Displaying 1–3 of 7 comments

B ES

July 14, 2010  7:10pm

It was very hard to rate this movie. I was uncomfortable and hoping it would end and with a yellow brick road appearing. I did not like watching it and turned away often. It was brave of the author and the director (and actors) to portray such misery. Seeing misery makes me all the more sure that I need to keep telling everyone I know the way of salvation through Jesus and that there is hope in Him no matter how dark the surroundings get. I will give it 4 for portraying misery very well but 1 for enjoyment factor and 3 for the redemptive part of the father hanging on til the bitter end due to love for his son. so...overall it gets a 2.5 or rounded up it gets a 3. I'm a tough critic.

CBob

December 02, 2009  7:36pm

As in many of McCarthy's works - NO COUNTRY FOR OLD MEN - God is absent, gone, because God has been made unwelcome. The woman waiting on the protagonist in NCFOM says of her reason for not reading newspapers any longer: 'When was the last time you read anything about Jesus Christ in one of them papers?'

Brian

November 28, 2009  9:20pm

The Road was the best fiction novel I have ever read. I went in extremely skeptical expecting hollywood to destroy McCarthy's work.

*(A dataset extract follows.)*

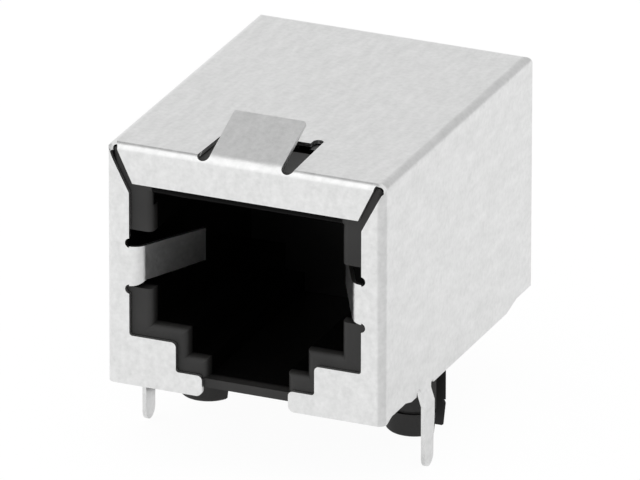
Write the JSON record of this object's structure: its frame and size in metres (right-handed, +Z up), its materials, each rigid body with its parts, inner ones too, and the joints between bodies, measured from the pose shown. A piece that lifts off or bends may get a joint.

I am pleased to say that the film did the novel justice. As a father and a christian I was deeply moved by the relationship between the "man" and the "boy". In an interview McCarthy was quoted as saying despite whatever people read into his story, at it's core, it is simply a lovel letter to his own son. I would highly recommend this story (film or novel) to any christian.